Simone, che con Ania porta avanti la tradizione centenaria della sciamadda, ancora oggi prepara le prelibatezze della gastronomia genovese seguendo le ricette originali che gli sono state tramandate.

Così, farinate, torte salate, ripieni e frittelle di baccalà, ma l’elenco sarebbe ancora lungo, incrociano la storia di ciascuno noi mantenendo intatto quel saper fare ricevuto in dote. 

“Gestiamo il locale da vent’anni. Prima, a parte una breve parentesi negli anni Duemila, c’è sempre stata Liliana, la mia prozia, e prima di lei la sua famiglia”.

Liliana, fino all’ultimo, ha dedicato la sua vita alla sciamadda. Per chi è nato nel quartiere tra la fine degli anni Ottanta e l’inizio degli anni Novanta è impossibile non ricordarla in piedi sullo scalino di marmo, poggiata allo stipite della porta in alluminio che ancora oggi segna l’ingresso nel locale, pronta a regalare ai bambini del quartiere un triangolino di quella mistura di farina di ceci e olio che, quasi fosse stata una magia, diventava qualcosa di buonissimo pronto per essere gustato.
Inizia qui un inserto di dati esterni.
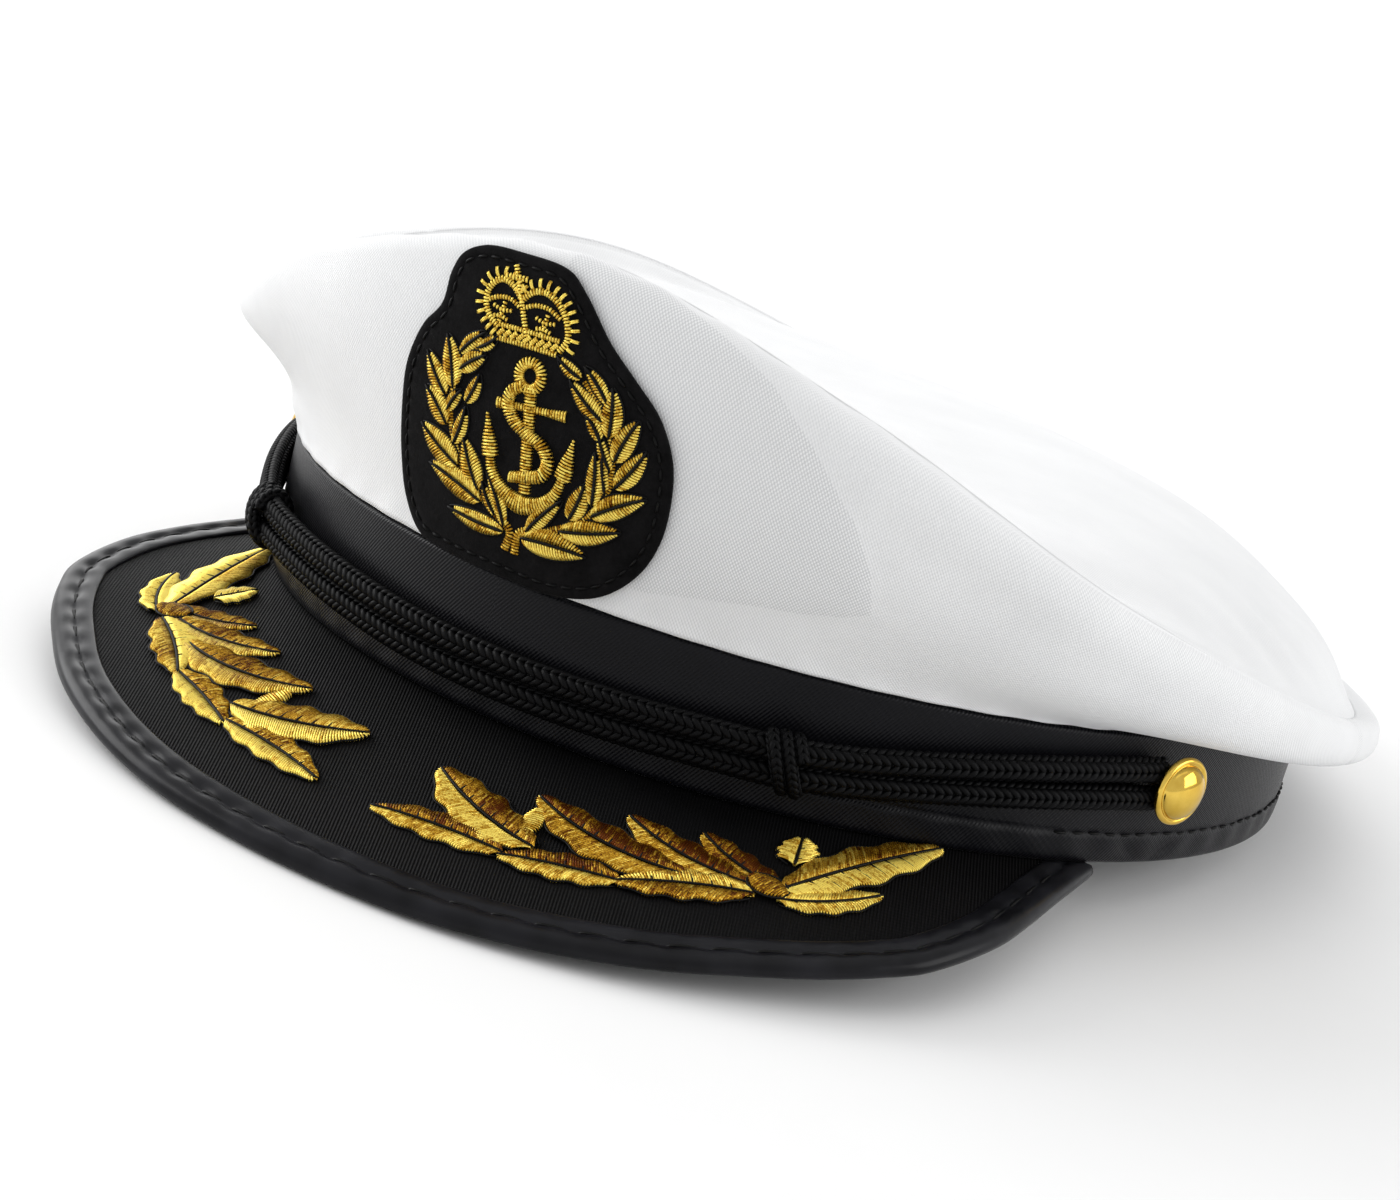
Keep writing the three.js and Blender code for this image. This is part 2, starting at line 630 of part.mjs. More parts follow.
function badgeAnchor() {
  const strokes = ANCHOR_STROKES.map((stroke, index) => (
    strokeGeometry(BADGE_SURFACE, stroke, THREAD.relief * (1 + 0.06 * index))));
  const flukes = ANCHOR_FLUKES.map((fluke) => leafGeometry(BADGE_SURFACE, fluke, THREAD.relief * 1.1));
  return joined([...strokes, ringGeometry(BADGE_SURFACE, ANCHOR_RING, THREAD.relief), ...flukes]);
}

function spray(side) {
  const surface = spraySurface(side);
  const { angle, reach, radius } = SPRAY_NODE;
  const node = spotGeometry(surface, angle, reach, radius, THREAD.relief * 1.3);
  return joined([...sprig(surface, SPRAY_STEM, SPRAY_LEAVES), node]);
}

// Chin cord lying on the band
function cordPlace([angle, up, out]) {
  return ovalPoint(angle, out + bandFlare(up), up);
}

function cordStrand(route) {
  const curve = new THREE.CatmullRomCurve3(route.map(cordPlace));
  const section = new THREE.Shape();
  section.absarc(0, 0, CORD.diameter / 2, 0, FULL_TURN);
  return new THREE.ExtrudeGeometry(section, {
    steps: CORD.steps,
    curveSegments: CORD.sides / 2,
    bevelEnabled: false,
    extrudePath: curve,
  });
}

// Height and way out of a strand at an angle, read from its route
function strandAt(route, angle) {
  const rising = route.toReversed();
  return {
    up: straight(rising.map(([at, up]) => [at, up]), angle),
    out: straight(rising.map(([at, , out]) => [at, out]), angle),
  };
}

// Sliding knot: a sleeve of wraps around both strands
function cordKnot(knot) {
  const strands = [CORD_UPPER, CORD_LOWER].map((route) => strandAt(route, knot.angle));
  const middle = (strands[0].up + strands[1].up) / 2;
  const strandOut = (strands[0].out + strands[1].out) / 2;
  const clear = CORD.diameter / 2 + 2 * GAP;
  const spread = CORD.diameter / 2 + GAP;
  const stations = [];
  for (let step = 0; step <= KNOT.wraps * 2; step += 1) {
    const bulge = step % 2 === 1 ? KNOT.wrap : KNOT.wrap * KNOT.dip;
    stations.push([KNOT.length * (step / (KNOT.wraps * 2) - 0.5), clear + bulge]);
  }
  stations.push([KNOT.length / 2, clear], [-KNOT.length / 2, clear]);
  const degreeLength = (BAND.halfLength + BAND.halfWidth) / 2 * RADIANS;
  const loops = Array.from({ length: KNOT.corners }, (_, index) => {
    const turn = (index + 0.5) / KNOT.corners * FULL_TURN;
    return stations.map(([along, radius]) => {
      const up = Math.sin(turn) * radius + Math.sign(Math.sin(turn)) * spread;
      const out = Math.cos(turn) * Math.min(radius, strandOut - 2 * GAP);
      return ovalPoint(knot.angle + along / degreeLength, strandOut + out + bandFlare(middle), middle + up);
    });
  });
  return loopsGeometry(loops, true);
}

// Domed button with a rolled rim and a shank, turned about its own axis
function button() {
  const radius = BUTTON.diameter / 2;
  const back = CORD.diameter + 3 * GAP;
  const rim = back + BUTTON.rim;
  const profile = [
    [0, GAP], [BUTTON.shank / 2, GAP], [BUTTON.shank / 2, back],
    [radius - BUTTON.corner, back], [radius, back + BUTTON.corner], [radius, rim],
    [radius - BUTTON.lip, rim + BUTTON.lipRise], [radius - 2 * BUTTON.lip, rim + BUTTON.lipRise / 3],
    [radius * 0.68, back + BUTTON.dome * 0.72], [radius * 0.38, back + BUTTON.dome * 0.93],
    [0, back + BUTTON.dome],
  ];
  return new THREE.LatheGeometry(profile.map(([r, h]) => new THREE.Vector2(r, h)), BUTTON.sides);
}

function placeButton(mesh, angle) {
  const way = outward(angle);
  mesh.position.copy(ovalPoint(angle, bandFlare(BUTTON.up), BUTTON.up));
  mesh.quaternion.setFromUnitVectors(new THREE.Vector3(0, 1, 0), way);
  return mesh;
}

// Materials
const whiteCloth = { color: 0xf2f2f1, roughness: 0.85, metalness: 0 };
const blackSatin = { color: 0x16171b, roughness: 0.5, metalness: 0 };
const blackTwill = { color: 0x131315, roughness: 0.85, metalness: 0 };
const blackGloss = { color: 0x0d0d0f, roughness: 0.25, metalness: 0 };
const blackFelt = { color: 0x121113, roughness: 0.95, metalness: 0 };
const blackBraid = { color: 0x0b0b0c, roughness: 0.6, metalness: 0 };
const goldThread = { color: 0xc79a32, roughness: 0.45, metalness: 0.5 };
const brass = { color: 0xd6aa2e, roughness: 0.16, metalness: 1 };

function piece(name, geometry, finish) {
  const mesh = new THREE.Mesh(geometry, new THREE.MeshStandardMaterial(finish));
  mesh.name = name;
  return mesh;
}

const hat = new THREE.Group();
hat.add(piece("crown_side", crownSide(), whiteCloth));
hat.add(piece("crown_top", crownTop(), whiteCloth));
hat.add(piece("band", band(), blackSatin));
hat.add(piece("peak", peak(), blackTwill));
hat.add(piece("peak_binding", peakBinding(), blackGloss));
hat.add(piece("badge_patch", badgePatch(), blackFelt));
hat.add(piece("badge_crown", badgeCrown(), goldThread));
hat.add(piece("badge_anchor", badgeAnchor(), goldThread));
hat.add(piece("badge_laurel_right", joined(sprig(BADGE_SURFACE, LEFT_STEM, LEFT_LEAVES)), goldThread));
hat.add(piece("badge_laurel_left", joined(sprig(BADGE_SURFACE, RIGHT_STEM, RIGHT_LEAVES)), goldThread));
hat.add(piece("spray_left", spray(1), goldThread));
hat.add(piece("spray_right", spray(-1), goldThread));
hat.add(piece("cord_upper", cordStrand(CORD_UPPER), blackBraid));
hat.add(piece("cord_lower", cordStrand(CORD_LOWER), blackBraid));
for (const knot of KNOTS) hat.add(piece(knot.name, cordKnot(knot), blackBraid));
hat.add(placeButton(piece("button_left", button(), brass), BUTTON.angle));
hat.add(placeButton(piece("button_right", button(), brass), -BUTTON.angle));

// Resting tilt: the line from the band's rear rim to the lowest reach of the peak's binding
const bindingUnder = PEAK.thickness + GAP + BINDING.skin;
const tilts = peakAngles().map((angle) => {
  const edge = peakPoint(angle, peakReach(angle) - BINDING.edge);
  return Math.atan2(bindingUnder - edge.z, BAND.halfLength - edge.y);
});
hat.rotation.x = -Math.max(...tilts);

const captainHat = new THREE.Group();
captainHat.add(hat);
captainHat.updateMatrixWorld(true);
const bounds = new THREE.Box3().setFromObject(hat, true);
hat.position.set(-(bounds.min.x + bounds.max.x) / 2, -(bounds.min.y + bounds.max.y) / 2, -bounds.min.z);

export default captainHat;
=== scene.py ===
import math

import bpy
import numpy as np
from mathutils import Matrix, Vector

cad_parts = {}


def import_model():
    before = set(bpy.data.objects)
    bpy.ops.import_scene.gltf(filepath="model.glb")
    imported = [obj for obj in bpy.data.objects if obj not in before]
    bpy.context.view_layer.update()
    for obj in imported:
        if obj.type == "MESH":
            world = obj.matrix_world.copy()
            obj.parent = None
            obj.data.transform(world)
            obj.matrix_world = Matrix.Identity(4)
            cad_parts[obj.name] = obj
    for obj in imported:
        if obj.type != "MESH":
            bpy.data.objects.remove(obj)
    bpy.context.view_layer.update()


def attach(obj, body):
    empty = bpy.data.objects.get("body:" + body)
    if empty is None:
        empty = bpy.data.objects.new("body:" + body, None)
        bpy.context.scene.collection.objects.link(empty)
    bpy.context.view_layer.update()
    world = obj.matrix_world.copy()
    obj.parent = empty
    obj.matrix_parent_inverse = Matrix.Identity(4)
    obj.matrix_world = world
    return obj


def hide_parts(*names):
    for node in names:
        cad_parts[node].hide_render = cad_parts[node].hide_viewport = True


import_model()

# Hat sizes in millimetres, with the band's lower edge level, as in the solids
MM = 0.001
GAP = 0.3
SEAM_GAP = 0.05
TILT = math.radians(-4.532002)
PLACE = np.array([3.9666, 11.2780, 7.6566])
HALF_WIDTH, HALF_LENGTH = 88.1, 96.9
GIRTH = math.pi * (HALF_WIDTH + HALF_LENGTH)
DEGREE_GIRTH = GIRTH / 360
BAND_HEIGHT, BAND_WALL, BAND_FLARE = 21.9, 2.0, 0.7
RISE, OVERHANG, CLOTH = 50.5, 24.0, 1.6
CREST_IN, CREST_DROP = 4.0, 1.0
TOP_HEIGHT, TOP_DOME, TOP_VALLEY = 24.0, 1.0, 2.5
TOP_CENTRE = np.array([0.0, 3.9])
PEAK_REACH, PEAK_THICKNESS, PEAK_TUCK = 45.8, 1.4, 1.5
PEAK_SLOPES = (21.2, 0.5)
PEAK_END, PEAK_TURN = 67.25, 0.495
PATCH_FACE = 1.55
PLAIN_TINT = 0.5

# Crown sections every 30 degrees from the front towards the wearer's left
SECTIONS = np.array([
    # crest up, crest out, hip out, hip up, foot up, foot out
    [1.0, 0.21, 0.29, 0.6, 0.2, 0],
    [0.8, 0.17, 0.33, 0.4, 0.16, 0],
    [0.42, 0.38, 0.53, 0.06, 0.03, 0.06],
    [0.13, 0.42, 0.71, -0.13, -0.11, 0.08],
    [-0.04, 0.56, 0.75, -0.27, -0.12, 0.08],
    [-0.05, 0.76, 0.79, -0.32, -0.12, 0.08],
    [0.12, 0.82, 0.79, -0.06, 0, 0.06],
    [0.34, 1.0, 0.79, 0.08, 0.08, 0],
    [0.58, 1.0, 0.79, 0.19, 0.16, 0],
    [0.5, 0.86, 0.75, 0.25, 0.2, 0],
    [0.33, 0.69, 0.76, 0.19, 0.2, 0],
    [0.75, 0.46, 0.5, 0.44, 0.2, 0],
])

# Outer edge of the peak: angle from the front, share of the reach
PEAK_EDGE = np.array([
    [0, 1.0], [6, 1.0], [12, 1.0], [18, 0.99], [24, 0.97], [30, 0.94], [36, 0.89], [41, 0.85],
    [45, 0.805], [48, 0.76], [50, 0.7], [52, 0.63], [54, 0.55], [57, 0.4], [60, 0.26], [64, 0.11],
    [66.8, 0.02],
])

draws = np.random.default_rng(7)


# Shapes of the hat

def oval(angle, out, up):
    turn = np.radians(angle)
    x = (HALF_WIDTH + out) * np.sin(turn)
    y = -(HALF_LENGTH + out) * np.cos(turn)
    return np.stack(np.broadcast_arrays(x, y, up), -1).astype(float)


def outward(angle):
    turn = np.radians(angle)
    way = np.stack([np.sin(turn) / HALF_WIDTH, -np.cos(turn) / HALF_LENGTH, 0 * turn], -1)
    return way / np.linalg.norm(way, axis=-1, keepdims=True)


def unit(vectors):
    length = np.linalg.norm(vectors, axis=-1, keepdims=True)
    return vectors / np.maximum(length, 1e-9)


def world(points):
    cos, sin = math.cos(TILT), math.sin(TILT)
    x, y, z = points[..., 0], points[..., 1], points[..., 2]
    return (np.stack([x, cos * y - sin * z, sin * y + cos * z], -1) + PLACE) * MM


def section(column, angle):
    count = len(SECTIONS)
    place = np.mod(angle, 360) / (360 / count)
    index = np.floor(place).astype(int)
    share = place - index
    before, start, end, after = [SECTIONS[(index + step) % count, column] for step in (-1, 0, 1, 2)]
    b = end - before
    c = 2 * before - 5 * start + 4 * end - after
    d = -before + 3 * start - 3 * end + after
    return 0.5 * (2 * start + b * share + c * share ** 2 + d * share ** 3)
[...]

Per tutti, sentir chiamare sciamadda tra via del Colle, piazza Sarzano e vico del Dragone voleva dire chiamare ‘la Lilli’ e, ancora oggi, per tanti la parola sciamadda fa tornare alla mente il suo volto sorridente e il suo immancabile grembiule.

“Portiamo avanti la tradizione e per noi è importante rivolgerci agli autoctoni - spiega ancora Simone - Io sono nato qua, la mia famiglia è nata qua e mi rivolgo alla gente di qua. Tutti sono ben accetti, sia chiaro, ma a chi non è del posto è necessario far conoscere le peculiarità della nostra tradizione gastronomica, che apprezzano”.

“La nostra filosofia personale ci porta ad apprezzare particolarmente i viaggiatori, gli eredi di quel Grand Tour settecentesco che visitavano i luoghi per conoscerli e scoprirne usi e costumi, non i turisti in senso stretto che siamo abituati a vedere noi oggi. Ci piacciono i viaggiatori che vengono per conoscere, che fanno un viaggio con un lascito culturale”.

Nonostante le ricette tramandate e la lunga attività dietro al banco, per Simone e per Ania ogni giorno c’è sempre qualcosa da imparare. “Capita che mi dica ‘che belina che sono, avessi fatto così avrei fatto prima e meglio’ ma questo mestiere non ha segreti, solo accorgimenti portati dall’esperienza”. Su una cosa però non si transige: “Serve la buona materia prima. Per esempio, serve l’olio adatto che, sì, è buono, ma che ha il sapore giusto per il prodotto. L’unica farina di ceci per fare la farinata è quella macinata a Pegli, altrimenti certo, viene buona, ma non è la farinata della tradizione”.